Seitdem hat sich der EAD rapide entwickelt. Wichtige Stationen zur übergreifenden Koordinierung der euro-arabischen Kulturpolitik waren zwei Symposien, eines in Venedig 1977, bei dem „Mittel und Formen der Kooperation für die Ausbreitung des Wissens über die arabische Sprach- und Literatur-Zivilisation“ geplant wurden, und eines in Hamburg 1983, bei der Hans-Dietrich Genscher eine servile Eröffnungsrede hielt, und bei der es um Maßnahmen zur Ausweitung der sozialen und kulturellen Rechte der einwandernden muslimischen Arbeiter und Intellektuellen ging. Seit Mitte der eunziger Jahre intensivierte sich der EAD nochmals signifikant. Auf der Euro-Mediterranean Conference im November 1995 in Barcelona wurde das MEDAProgramm (Euro-Mediterranean Partnership Program) beschlossen, das insgesamt rund zehn Milliarden Euro pro Jahrfünft in muslimische Länder pumpt. Ein European Institute for Research on Mediterranean and Euro-Arab Cooperation (MEDEA) wirkt mit seinen nationalen Zweigstellen als wichtiger Meinungsmacher auf die Medien. In Granada wurde eine Euro-Arab Business Management School gegründet, als Vorläufer einer geplanten Universität. Diese und eine Menge anderer eurabischer Institutionen und Netzwerke haben die mentale Disposition der europäischen Bevölkerung seit den siebziger Jahren nachhaltig verändert.

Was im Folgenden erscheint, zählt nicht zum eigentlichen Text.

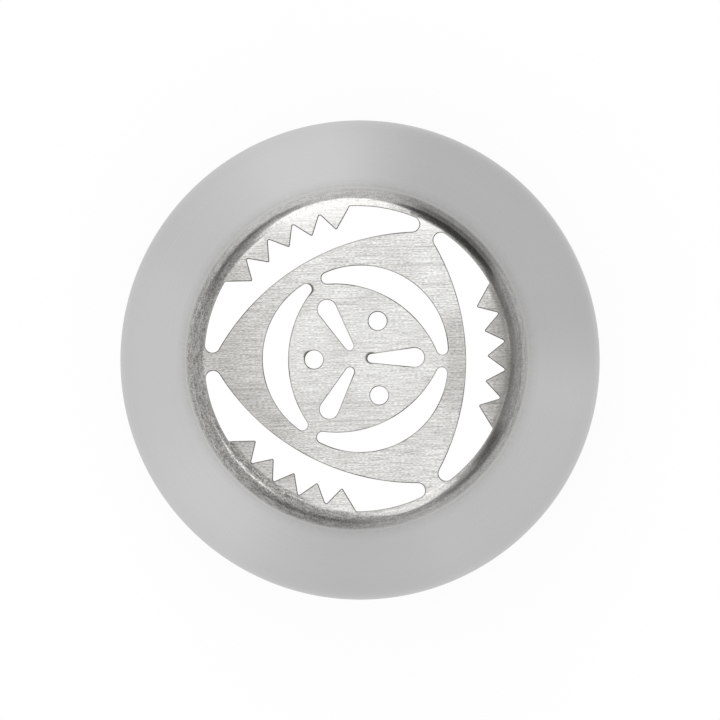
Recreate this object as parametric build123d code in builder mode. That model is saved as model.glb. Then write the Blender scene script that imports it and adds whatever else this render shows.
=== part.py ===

Bat Ye’or beschreibt die rechtliche, sozialökonomische und mentale Situation nichtmuslimischer Bevölkerungsteile in islamischen Staaten mit dem Neologismus „Dhimmitude“, abgeleitet vom arabischen Wort Dhimmi (Schutzbefohlener/ Tributpflichtiger). Seit Jahren legt sie wissenschaftliche Studien zur dreizehnhundertjährigen (Leidens-)Geschichte der von islamischen Eroberern unterworfenen Völker auf drei Kontinenten vor (Bat Ye’or: Der Niedergang des orientalischen Christentums unter dem Islam, München 2002). Diese Studien sind geeignet, sämtliche Mythen der eurabischen Meinungslobby nachhaltig zu zerstören, und das ist auch ihr Zweck (Bat Ye’or: Islam and Dhimmitude. Where Civilisations collide, Madison 2002). Nur leider werden sie in Europas akademischem Milieu kaum rezipiert. Die Ideologeme des Palaestinensianism, der angeblichen multikulturellen Idylle von „Al-Andalus“, der islamischen Ursprünge der europäischen Zivilisation, Edward Saids Kritik am „Orientalism“ und andere fragwürdige Vorstellungen beherrschen fast ungebrochen die europäischen Lehrstühle. Europas Eliten werden auf diese Weise kontinuierlich zur Akzeptanz muslimischer Ansprüche erzogen – in einer Art von vorauseilender psychologischer „Dhimmitude“. Geopolitische Hybris und der Primat ökonomischen Gewinnstrebens haben das Abendland auf eine abschüssige Bahn gelenkt. Wohin die Reise geht, kann man an den Resten der Kopten, Armenier, Libanesen und anderer einst blühender orientalischer Völker studieren.